During finalization:

modules are torn down
object destructors may run
weakrefs may fire
atexit handlers may run
daemon threads may be stopped
imports may no longer work normally

Host applications should avoid calling arbitrary Python code late in shutdown unless the runtime is still known to be valid.

69.20 Reinitialization

Historically, code sometimes called:

Py_Initialize
Py_Finalize
Py_Initialize again

This pattern is fragile.
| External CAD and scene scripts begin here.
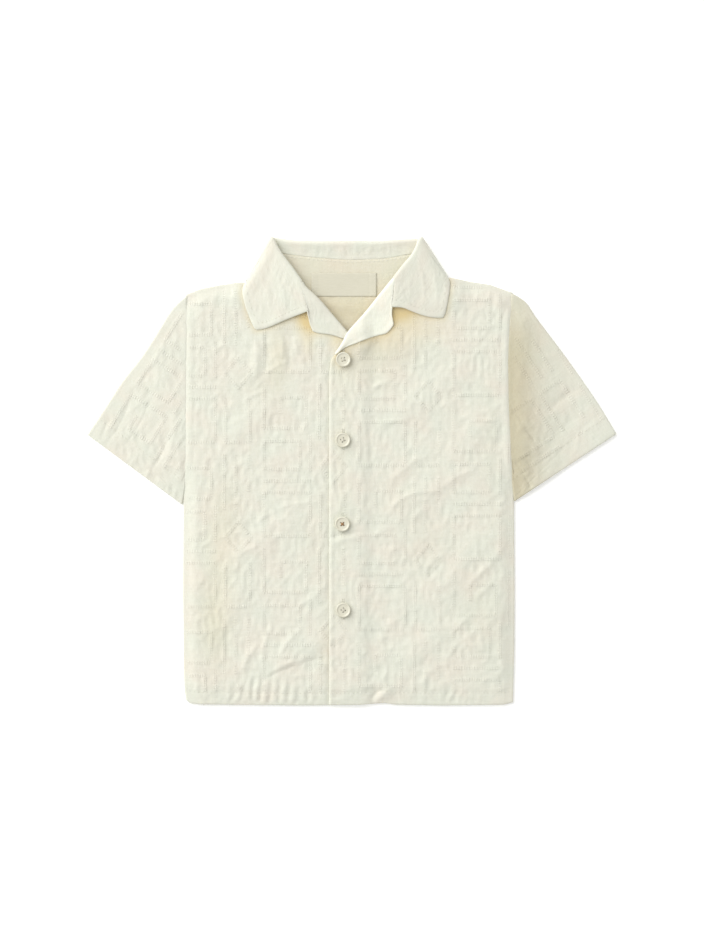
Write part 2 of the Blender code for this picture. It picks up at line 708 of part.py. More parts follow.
def collar(collection):
    right, left, behind = leaf_rows("right"), leaf_rows("left"), back_rows()
    out_r, out_l = leaf_frame("right")[2], leaf_frame("left")[2]
    rows = right + crease_rows(right[-1], behind[0], out_r) + behind
    rows += crease_rows(left[-1], behind[-1], out_l)[::-1] + left[::-1]
    columns = len(rows[0])
    verts = [point for row in rows for point in row]
    faces = grid_faces(len(rows) - 1, columns - 1, lambda j, i: j * columns + i)
    return thicken(object_from("collar", verts, faces, collection, "cloth", 0.9))


def sleeve(side, collection):
    """A flat sleeve: rings from the armhole to the cuff, open at both ends."""
    sign = -1 if side == "right" else 1
    outer = trace(SLEEVE_OUTER[side], SLEEVE_ROWS + 1)
    inner = spaced([ARMPIT[side], CUFF_INNER[side]], SLEEVE_ROWS + 1)
    start_across = unit(inner[0] - outer[0])
    ring_size = SLEEVE_TOP_STEPS + 1 + 3 + SLEEVE_BOTTOM_STEPS + 1 + 3
    rows = []
    for j in range(SLEEVE_ROWS + 1):
        t = j / SLEEVE_ROWS
        ring_top, ring_bottom = [], []
        first, last = outer[j], inner[j]
        across = unit(last - first)
        for steps, ring in ((SLEEVE_TOP_STEPS, ring_top), (SLEEVE_BOTTOM_STEPS, ring_bottom)):
            for s in np.linspace(0, 1, steps + 1):
                inset = HALF + SLEEVE_INSET
                point = mix(first + across * inset, last - across * inset, s)
                ends = min(s, 1 - s)
                clear = SEAM_GAP if ends > RING_END else SEAM_GAP + HALF
                seam = mix(outer[0] + start_across * inset, inner[0] - start_across * inset, s)
                point[0] += (1 - t) * (edge_x(side, seam[1]) + sign * clear - seam[0])
                at_armhole = edge_x(side, point[1]) + sign * clear
                point[0] = sign * max(sign * point[0], sign * at_armhole)
                body = right_mid(edge_x(side, point[1]), point[1])
                crown = SLEEVE_CROWN * soft(ends / CROWN_FADE) * math.sin(math.pi * min(1, 1.4 * t))
                cuff = mix(SLEEVE_EDGE_TOP, CUFF_TOP, soft(ends / CUFF_FADE))
                top = max(mix(float(body), cuff, soft(t)), SLEEVE_EDGE_TOP) + crown
                if ring is ring_top:
                    fold = fold_height(SLEEVE_FOLDS[side], point[0], point[1])
                    top += float(fold) * soft(ends / FOLD_FADE) * soft(t / FOLD_FADE)
                    ring.append((point[0], point[1], top))
                else:
                    ring.append((point[0], point[1], HALF))
        ring = list(ring_top)
        for start, stop, way in ((ring_top[-1], ring_bottom[-1], 1), (ring_bottom[0], ring_top[0], -1)):
            half = (start[2] - stop[2]) / 2
            for degrees in (45, 90, 135):
                a = math.radians(degrees)
                plan = np.array(start[:2]) + across * way * abs(half) * SLEEVE_BULGE * math.sin(a)
                limit = edge_x(side, plan[1]) + sign * (SEAM_GAP + HALF)
                plan[0] = sign * max(sign * plan[0], sign * limit)
                ring.append((plan[0], plan[1], (start[2] + stop[2]) / 2 + half * math.cos(a)))
            if way == 1:
                ring += ring_bottom[::-1]
        rows.append(ring)
    verts = [point for row in rows for point in row]
    faces = []
    for j in range(SLEEVE_ROWS):
        for i in range(ring_size):
            k = (i + 1) % ring_size
            low, high = j * ring_size, (j + 1) * ring_size
            faces.append((low + i, low + k, high + k, high + i))
    return thicken(object_from("sleeve_" + side, verts, faces, collection, "cloth", 0.9))


def label(collection):
    bpy.ops.mesh.primitive_cube_add(size=1)
    obj = bpy.context.object
    obj.name = "neck_label"
    obj.data.name = "neck_label"
    width, depth, thick = LABEL_SIZE
    floor = float(back_mid(*LABEL_CENTRE)) + HALF + GAP
    for vertex in obj.data.vertices:
        vertex.co = (vertex.co.x * width, vertex.co.y * depth, vertex.co.z * thick)
    obj.location = (*LABEL_CENTRE, floor + thick / 2)
    move_to(obj, collection)
    paint(obj, "label", 0.8)
    return obj


def move_to(obj, collection):
    for other in list(obj.users_collection):
        other.objects.unlink(obj)
    collection.objects.link(obj)


def button(number, place, collection, cutters):
    """A turned button with a raised rim, drilled with four holes."""
    radius, thick = BUTTON_RADIUS, BUTTON_THICK
    profile = [
        (0.0, thick - BUTTON_DISH), (radius - 2.2 * BUTTON_RIM, thick - BUTTON_DISH),
        (radius - BUTTON_RIM, thick), (radius - 0.4 * BUTTON_RIM, thick),
        (radius, thick - 0.5 * BUTTON_RIM), (radius, 0.35 * thick),
        (radius - 0.9 * BUTTON_RIM, 0.0), (0.0, 0.0),
    ]
    mesh = bpy.data.meshes.new(f"button_{number}")
    mesh.from_pydata([(x, 0.0, z) for x, z in profile], [(i, i + 1) for i in range(len(profile) - 1)], [])
    obj = bpy.data.objects.new(f"button_{number}", mesh)
    collection.objects.link(obj)
    x, y = place
    around = [(x + radius * math.cos(a), y + radius * math.sin(a)) for a in np.linspace(0, 2 * math.pi, 13)]
    seat = max(float(left_mid(px, py)) for px, py in around + [place]) + HALF + GAP
    obj.location = (x, y, seat)
    screw = obj.modifiers.new("Turn", "SCREW")
    screw.steps = BUTTON_SIDES
    screw.render_steps = BUTTON_SIDES
    screw.use_merge_vertices = True
    screw.merge_threshold = 0.00005
    bpy.ops.mesh.primitive_cylinder_add(vertices=HOLE_SIDES, radius=HOLE_RADIUS, depth=4 * thick)
    first = bpy.context.object
    first.name = f"button_{number}_hole_1"
    holes = [first]
    for k in range(2, 5):
        other = bpy.data.objects.new(f"button_{number}_hole_{k}", first.data)
        cutters.objects.link(other)
        holes.append(other)
    move_to(first, cutters)
    for k, hole in enumerate(holes):
        a = math.pi / 4 + k * math.pi / 2
        hole.location = (x + HOLE_OFFSET * math.cos(a), y + HOLE_OFFSET * math.sin(a), seat + thick / 2)
        hole.hide_render = True
        hole.display_type = "WIRE"
        cut = obj.modifiers.new(f"Hole {k + 1}", "BOOLEAN")
        cut.operation = "DIFFERENCE"
        cut.object = hole
    paint(obj, "button", 0.35)
    return obj


def main():
    for obj in list(bpy.data.objects):
        bpy.data.objects.remove(obj, do_unlink=True)
    shirt = bpy.data.collections.new("camp_collar_shirt")
    cutters = bpy.data.collections.new("cutters")
    for collection in (shirt, cutters):
        bpy.context.scene.collection.children.link(collection)
    back(shirt)
    front("right", shirt)
    front("left", shirt)
    sleeve("right", shirt)
    sleeve("left", shirt)
    collar(shirt)
    label(shirt)
    for number, place in enumerate(BUTTONS, 1):
        button(number, place, shirt, cutters)


main()
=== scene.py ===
import math

import bpy
import numpy as np
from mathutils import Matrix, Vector
from mathutils.bvhtree import BVHTree
from mathutils.kdtree import KDTree


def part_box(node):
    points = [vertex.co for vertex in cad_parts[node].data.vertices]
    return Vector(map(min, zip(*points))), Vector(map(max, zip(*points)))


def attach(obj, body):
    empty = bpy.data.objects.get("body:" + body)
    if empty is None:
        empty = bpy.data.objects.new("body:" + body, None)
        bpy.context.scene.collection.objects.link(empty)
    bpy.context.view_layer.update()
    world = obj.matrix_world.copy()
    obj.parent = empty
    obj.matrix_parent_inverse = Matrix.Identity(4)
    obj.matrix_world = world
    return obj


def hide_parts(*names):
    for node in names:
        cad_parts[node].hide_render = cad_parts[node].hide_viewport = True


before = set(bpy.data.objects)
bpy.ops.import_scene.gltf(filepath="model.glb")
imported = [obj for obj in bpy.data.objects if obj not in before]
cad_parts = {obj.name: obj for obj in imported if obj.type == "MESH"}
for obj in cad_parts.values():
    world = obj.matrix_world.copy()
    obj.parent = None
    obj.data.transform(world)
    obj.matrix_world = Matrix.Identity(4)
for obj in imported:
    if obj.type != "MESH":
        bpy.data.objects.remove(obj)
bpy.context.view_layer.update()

# child's camp collar shirt, laid flat and buttoned; metres, collar towards +Y, wearer's right at -X


# small maths

def smooth(t):
    t = np.clip(t, 0.0, 1.0)
    return t * t * (3 - 2 * t)


def ramp(v, start, end):
    return smooth((v - start) / (end - start))  # 0 at start, 1 at end


def between(a, b, t):
    return np.asarray(a, float) * (1 - t) + np.asarray(b, float) * t


def ridge(away, height, at, width):
    return height * np.exp(-((away - at) / width) ** 2)


def unit(v):
    v = np.asarray(v, float)
    return v / np.linalg.norm(v)


def curveThrough(points, fine=24):
    p = [np.asarray(q, float) for q in points]
    p = [2 * p[0] - p[1]] + p + [2 * p[-1] - p[-2]]
    line = []
    for i in range(1, len(p) - 2):
        a, b, c, d = p[i - 1:i + 3]
        for t in np.linspace(0, 1, fine, endpoint=False):
            line.append(0.5 * (2 * b + (c - a) * t + (2 * a - 5 * b + 4 * c - d) * t ** 2
                               + (3 * b - a - 3 * c + d) * t ** 3))
    line.append(p[-2])
    return np.array(line)


def evenly(line, count):
    line = np.asarray(line, float)
    steps = np.linalg.norm(np.diff(line, axis=0), axis=1)
    far = np.concatenate([[0], np.cumsum(steps)])
    at = np.linspace(0, far[-1], count)
    return np.stack([np.interp(at, far, line[:, k]) for k in range(line.shape[1])], axis=1)


def curveEvenly(points, count):
    return evenly(curveThrough(points), count)


def joinedCurves(parts, counts):
    first, second = (curveEvenly(part, count + 1) for part, count in zip(parts, counts))
    return np.concatenate([first, second[1:]])


def sideNormals(line, toward):
    line = np.asarray(line, float)
    along = np.gradient(line, axis=0)
    along /= np.linalg.norm(along, axis=1)[:, None]
    normal = np.stack([along[:, 1], -along[:, 0]], axis=1)
    return normal * np.sign(((np.asarray(toward) - line) * normal).sum(axis=1))[:, None]


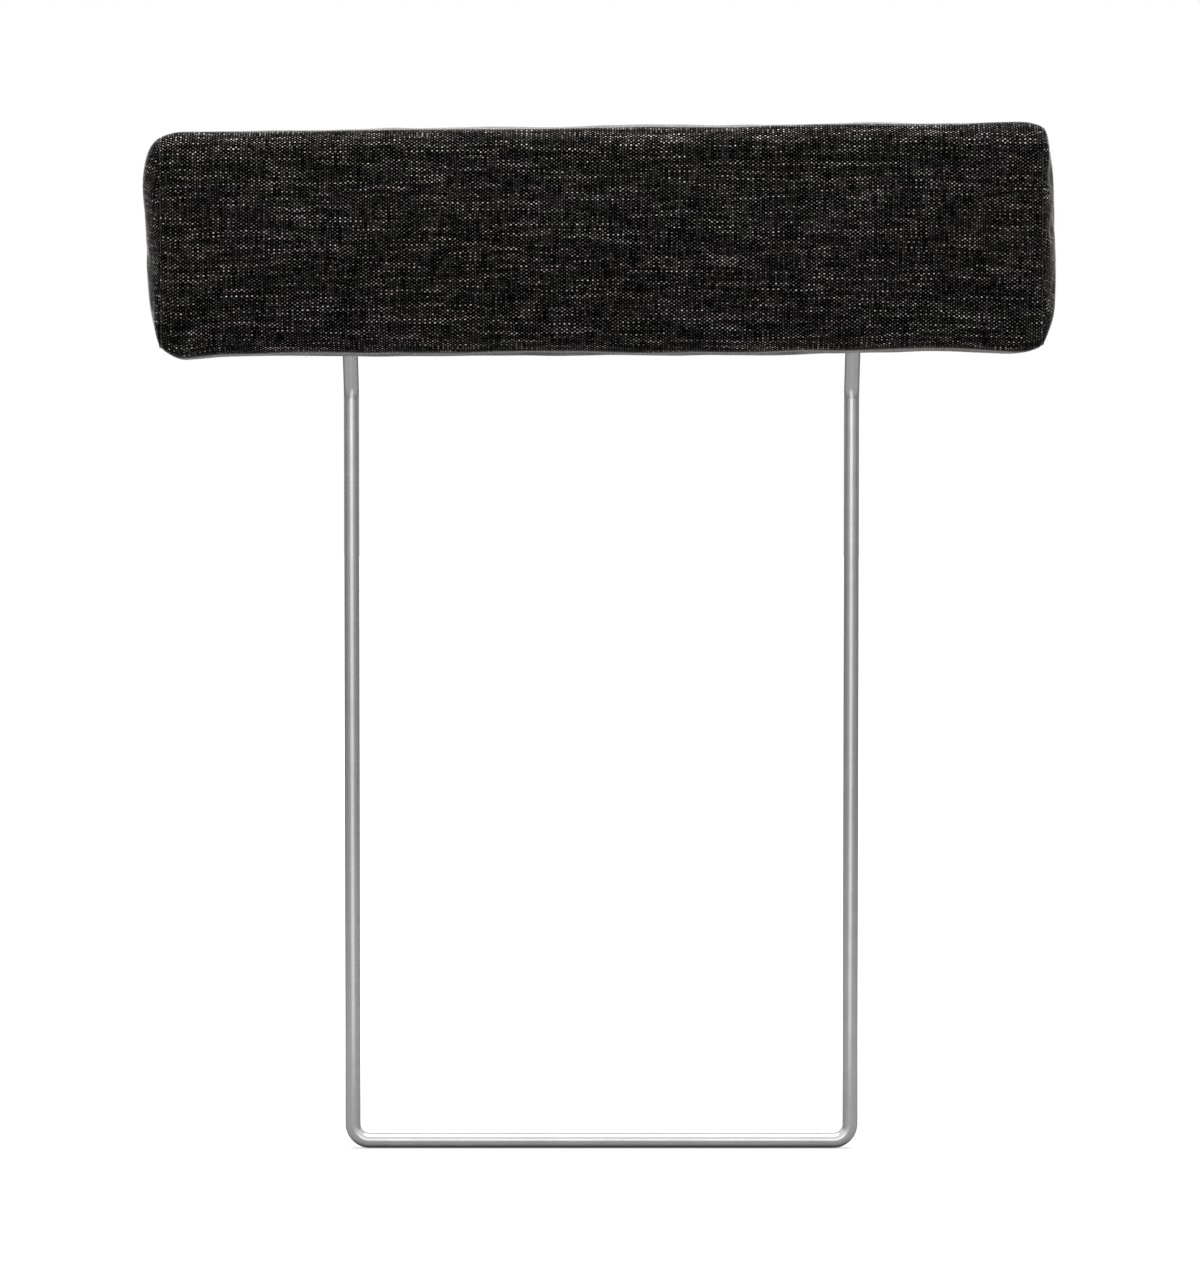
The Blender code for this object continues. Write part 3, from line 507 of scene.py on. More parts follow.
def panel_lines(settings):
    """Grid lines of the wrapped panel: along X, and round it from the zip."""
    ends = HALF_LENGTH - np.array([0.0, 0.12, 0.4, 0.75, 1.3, 2.2]) * settings.seam_radius
    slot = SLOT_HALF_LENGTH + np.array([-0.002, 0.0, 0.0006, 0.0015, 0.003])
    beside = np.array([-0.0125, -0.006, 0.0, 0.006, 0.0125])
    half = np.concatenate([ends, slot, LEG_X + beside])
    x = spaced(np.concatenate([-half, half]), settings.grid_step)
    hem = SLOT_HALF_HEIGHT + np.array([0.0, 0.0006, 0.0015, 0.0032])
    edge = np.concatenate([[0.0, 0.0003, 0.0009, 0.0018, 0.0034], hem, [0.011]])
    v = spaced(np.concatenate([edge, AROUND - edge[1:], ROD_HOLE_V + beside, [AROUND]]), settings.grid_step)
    return x, v[:-1]


def rod_lines(x, v, side):
    """Numbers of the two grid lines that cross where a rod goes in."""
    return int(np.argmin(np.abs(x - side * LEG_X))), int(np.argmin(np.abs(v - ROD_HOLE_V)))


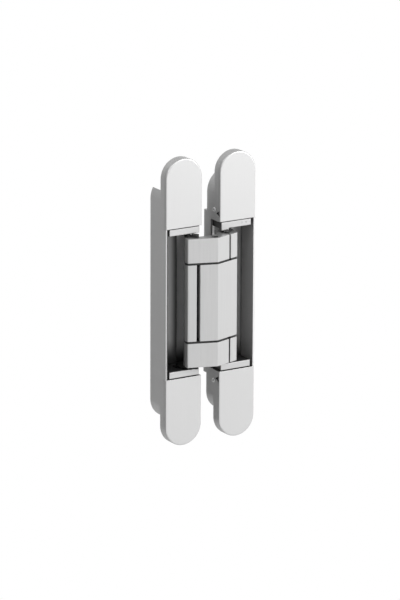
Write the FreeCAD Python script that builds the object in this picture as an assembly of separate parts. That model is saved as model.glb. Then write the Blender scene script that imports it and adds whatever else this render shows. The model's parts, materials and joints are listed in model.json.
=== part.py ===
import FreeCAD, Part
import math
import os

from FreeCAD import Vector

# Concealed door hinge with two crossed arms, shown open at 180 degrees.
# X runs from the frame side (negative) to the door side (positive), Y into the wood, Z up.
# The origin is on the visible faces, midway between the two housings and at half height.
# All sizes are in millimetres.

# Faces and cover caps
face_width = 28.0
face_length = 200.0
side_gap = 14.0
cap_length = 47.5
cap_thickness = 3.3
cap_wall = 1.3
cap_rim_radius = 0.9
flange_thickness = 4.0
clip_width = 6.0
seam = 0.1

# Housings
casing_end_inset = 15.6
casing_depth = 21.0
casing_end_depth = 16.8
deep_overlap = 4.6
side_wall = 1.4
back_wall = 1.6
foot_length = 8.4
scoop_radius = 9.5
channel_width = 8.6
channel_depth = 0.6
window_depth = 11.9
corner_flat_inset = 6.8
corner_flat_angle = 36.0
corner_flat_length = 6.0
casing_edge_radius = 0.6
lip_edge_radius = 0.4

# Fixing holes
outer_hole_inset = 8.0
inner_hole_inset = 9.4
fixing_hole_radius = 2.5
countersink_radius = 4.6
countersink_depth = 2.1

# Carrier blocks, which hold the pins in each housing
nose_length = 5.1
nose_gap = 0.5
block_outer_gap = 1.7
block_inner_gap = 0.2
block_front = 0.5
block_under_cap = 0.4
block_end_gap = 0.6
block_edge = 0.3
tab_width = 6.0
tab_drop = 1.2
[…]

Not all extension modules and process-global runtime state behave correctly after complete finalization and reinitialization.

Long-running host applications should usually initialize Python once and keep it alive until process shutdown.

Preferred model:

application start
    initialize Python once
application lifetime
    run scripts and plugins
application shutdown
    finalize Python once

69.21 Security Boundaries

Embedded Python is not a secure sandbox by default.

Python code can often access:

filesystem
network
process environment
loaded modules
native extension modules
introspection
resource exhaustion paths

Removing names from builtins or limiting sys.path improves policy control but does not create a complete sandbox.

For hostile or untrusted code, use:

separate processes
OS permissions
containers
seccomp or sandboxing primitives
resource limits
restricted filesystem views

Embedding is an integration mechanism, not a security boundary.

69.22 Packaging an Embedded Runtime

Shipping embedded Python requires bundling the correct runtime pieces.

Typical components:

Python shared library or linked runtime
standard library
encodings package
extension modules
application Python modules
native dependency libraries
site configuration
import path setup

The encodings package is especially important. If CPython cannot import encodings during startup, initialization fails early.

Packaging failures usually appear as startup or import errors, not compiler errors.

69.23 Embedding with C++

The CPython API is C. C++ applications can use it directly, but must respect C API rules.

Important concerns:

do not let C++ exceptions cross C API boundaries
wrap PyObject * in RAII carefully
release references deterministically
translate Python errors to C++ errors explicitly
manage GIL with RAII guards

Example RAII wrapper idea:

class PyRef {
public:
    explicit PyRef(PyObject *p = nullptr) : p_(p) {}
    ~PyRef() { Py_XDECREF(p_); }

    PyObject *get() const { return p_; }
    PyObject *release() {
        PyObject *p = p_;
        p_ = nullptr;
        return p;
    }

private:
    PyObject *p_;
};

This can reduce leaks, but it must be designed around CPython ownership rules.

69.24 Common Embedding Bugs

BugCause
ModuleNotFoundError: encodingsBad standard library path
Importing wrong modulesUncontrolled sys.path
Crashes from native threadsMissing GIL acquisition
Leaked objectsMissing Py_DECREF
Shutdown crashesPython called during finalization
Reinitialization failureExtension global state not reset
Plugin state leaksStatic globals instead of module state
Security bypassTreating embedding as sandboxing
DeadlocksHost locks combined with GIL acquisition
Broken callbacksHost object destroyed before Python wrapper

Most embedding problems are lifecycle problems: startup, import configuration, ownership, threading, and shutdown.

69.25 Practical Design Guidelines

For robust embedding:

AreaGuideline
StartupUse PyConfig rather than ambient defaults
PathsSet import paths explicitly
EnvironmentUse isolated mode when shipping an app runtime
LifetimeInitialize once, finalize once
ThreadsAcquire GIL before every Python API call
Host APIsExpose a small built-in module
ObjectsDefine clear native ownership rules
ErrorsConvert Python exceptions into host diagnostics
SecurityUse process isolation for untrusted code
ShutdownAvoid late Python calls during teardown

69.26 Chapter Summary

Embedding Python places the CPython runtime inside a native host application. The host initializes the interpreter, configures paths and runtime options, imports modules, calls Python functions, exposes native services, handles exceptions, and shuts the runtime down.

Embedding uses the same C API as extension modules, but control flow is reversed. C calls Python instead of Python calling C.

A reliable embedded runtime requires careful startup configuration, explicit import paths, strict reference ownership, GIL management, clear host object lifetime, and conservative shutdown behavior.